Mol’s understanding of language and of its hidden resonances is connected to the different forms of materiality, embodiment and worldings from which they stem. This understanding can help us as designers and artists to more consciously address the (political) value of language in design and artistic research. For instance, when working to include a broad range of voices in a participatory design process, our designing needs to come to terms with the hidden resonances echoing within the words we use, to recognize them, to translate them, and bring them into dialogue. As much as “wordings”, those “resonances” can be revelatory of different ideas of “worlding”, different cosmologies, diverse values and meanings, but also of different matters of materiality and spatiality.
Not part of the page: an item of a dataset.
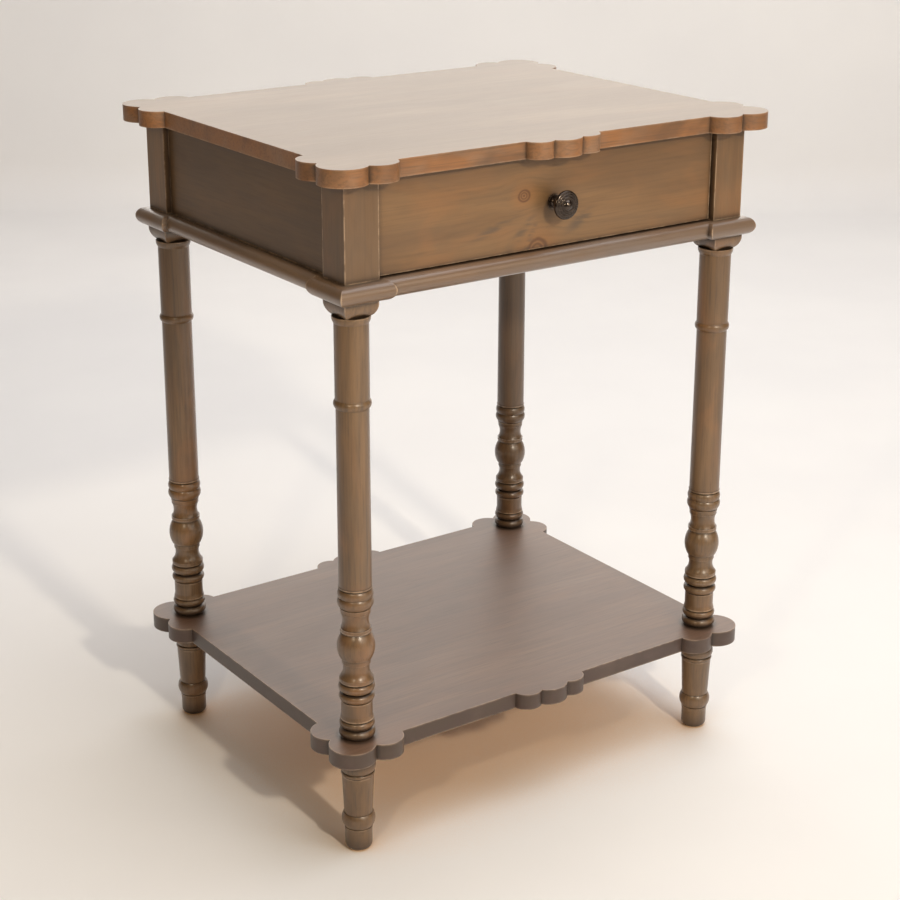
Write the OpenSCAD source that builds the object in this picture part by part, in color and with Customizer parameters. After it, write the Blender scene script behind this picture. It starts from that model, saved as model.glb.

This is particularly relevant when working with communities which are un(der)represented, which are silent or silenced. When their voices – and hidden “resonances” – are insufficiently recognized and listened to, also their meanings and values, their world making projects, cannot be recognized. When this occurs, “dominant meanings gain prominence and others are marginalised or lost.” (Mol 2020, 399) Mol’s thinking is therefore an invitation to listen to the unspoken in the words of others, and to engage in a process of deep listening, moving beyond the explicit and learning to commit to a politics of translation. 

As meanings of words are not stabilized, but forever in motion, neither are their underlying values which vary from situation to situation. Taste, morality, materiality, inequality, work, values … might mean different things in different contexts. This means that in designing we also need to resist the temptation to “freeze” the meanings and values we encounter, and engage with an open-ended interpretation process with the actors for and with whom we design/create. Our perspective can but be partial, non objective, non scientific, fallible. To acknowledge this situatedness, might enable us to escape universalism and the obsession with evaluation and scientificness somehow today still ‘haunting’ the design and artistic research discourse. 

Design and artistic research as a discourse should not have to care so much to be as “coherent as possible” (Ibidem), but rather to “care for equivocations” (Ibidem), to “attend upfront to things that do not fit” (Ibidem) – without pushing the extreme to a forced convergence that would cut away what is at the fringes (which is often the most interesting, original and promising point of view). This means that designing should care not to be objective of impartial (as an impartial place from where to speak probably does not exist after all), but rather to craft “patchwork” (Ibidem), “in which the thread that connect the pieces together are clearly visible” (Ibidem): “To sing tunes that are polyphonous” (Ibidem), “to keep diverse resonances audible, even if they are dissonant” (Ibidem) To keep those dissonances, resisting the temptation of shortcuts and oversimplifications, is probably one of the most relevant challenges for design and artistic research practices today. 

If we follow Mol’s proposal to engage with dissonances rather than trying to escape them, research in arts and design – and particularly those design practices working with and for people, such as design for social innovation and participatory design – necessarily need to be situated practices. Those practices need to resist the temptation to mimic the rigidity, universality and objectivity of the scientific paradigm and cease to follow the chimera of coherency at all costs. These practices rather need to come to terms with their intrinsic, necessary situatedness and their patchy, polyphonous character. By embracing those dissonances and engaging with dissensual practices, design and artistic research practices can finally help to contribute to a more inclusive, collaborative, rightful and democratic society, and help to make more conscious the politics of our designs. Mol’s philosophy moves us to further question the political agency of our work and the politics of translation it entails. How do we consider situatedness in our own practices? Are we aware of the politics of translation processes in our design and artistic (research) processes? How do we concretely consider these translations and the “resonances” beyond the diverse voices we listen to in our design and artistic practices? These are some of the key questions to be explored during this DESIS Philosophy Talk, in which design researchers and curators from four organizations (UHasselt, Luca School of Art/EMA Genk, Z33 and Public Space) will address those issues and enter in conversation with the philosophy of Annemarie Mol and the politics it entails.